In the Philippines, a joint circular of the Department of Interior and Local Government and the National Commission on Indigenous Peoples (NCIP) provides guidelines for local government units for the mandatory representation of indigenous peoples in the local sanggunians (legislative bodies of local government units at the municipal and provincial levels). Also, the Department of Education has adopted the National Indigenous People’s Education Policy Framework (NIPEPF) to address the basic education needs of indigenous peoples in the country. It has also allocated 100 million pesos (approx 2,300,000 USD) to implement this framework.
Awareness on the UNDRIP is increasing with the efforts of indigenous peoples’ organizations and allies in producing and using promotional materials on the UNDRIP such as info-posters, training manuals, videos, comic books and other popular forms. There is a sustained engagement with UN Agencies at different levels and sustained visibility of indigenous peoples in regional and global processes among others.
Despite these positive developments, we, the indigenous peoples in Asia continue to face serious challenges especially on the legal recognition and exercise of our collective rights as stipulated in the UNDRIP. Many Asian countries still claim that they do not have indigenous peoples or that everyone is indigenous. This very fundamental distinction shall have to be addressed with a sense of urgency in order to minimize conflicts and the escalation of the violation of the rights of indigenous peoples.
Further, indigenous peoples’ rights to lands, territories and resources continue to be exploited for “ development” projects such as mega-dams, mining, plantations, agro-business among others without the free, prior and informed consent (FPIC) of indigenous peoples. The ASEAN Investment Plan reveals the widescale implementation of these kind of extractive projects that will adversely impact indigenous peoples’ lands, territories and resources among others, as they gear up to achieve an ASEAN Economic Community by 2015.Militarization of indigenous communities and or repression have been intensified in areas where these kinds of projects (mining and dam) are being strongly opposed by indigenous peoples such as in Northeast India and Central India, Philippines and Malaysia, resulting to systematic human rights violations.

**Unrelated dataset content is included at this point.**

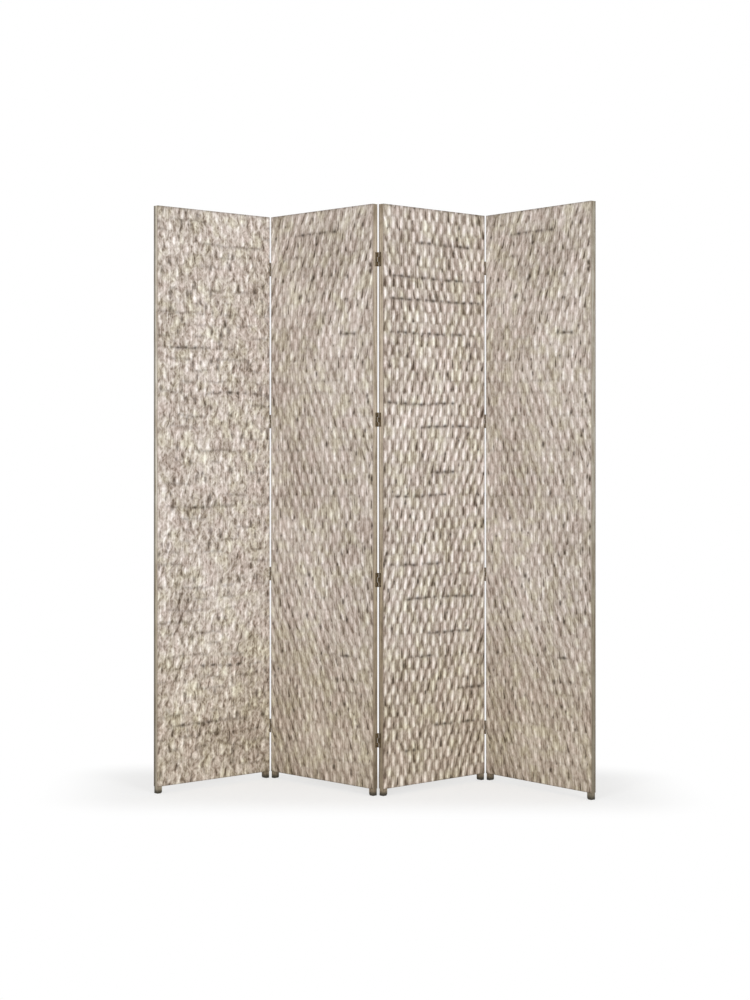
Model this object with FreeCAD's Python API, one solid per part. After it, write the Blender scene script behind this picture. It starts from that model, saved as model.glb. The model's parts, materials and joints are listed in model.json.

Violent conflicts continue in Bangladesh as military elements facilitate the land-grabbing of indigenous territories in the Chittagong Hill Tracts. In Nepal, the 40% indigenous peoples continue to be ignored by the ruling elite in political decision-making processes.
As we celebrate this day, we call on Asian governments to honor their international commitments to respect human rights through the enactment and or enforcement of laws polices and programmes for the recognition, promotion and protection of indigenous peoples’ rights and the full and effective participation of indigenous peoples in matters affecting them. States that have signed treaties, agreements and other constructive agreements relating to indigenous peoples rights shall be made to account for their obligations. We also call on the ASEAN Intergovernmental Commission on Human Rights (AICHR) to review the ASEAN Human Rights Declaration and include the respect for human rights of millions of indigenous peoples in ASEAN. We also call on the UN agencies, funds and programmes to step up their support to indigenous peoples by developing in a participatory manner, targeted interventions at the national level in addressing the needs of indigenous peoples in the region.
We also call on our indigenous brothers and sisters, not to waver in our struggle, like those before us who have fearlessly defended our lands, territories and resources. Let us honor their sacrifices and contributions as we strengthen our solidarity, cooperation and support for each other in advancing our struggles and aspirations for the respect of our rights, for peace, justice and sustainable development in our lands.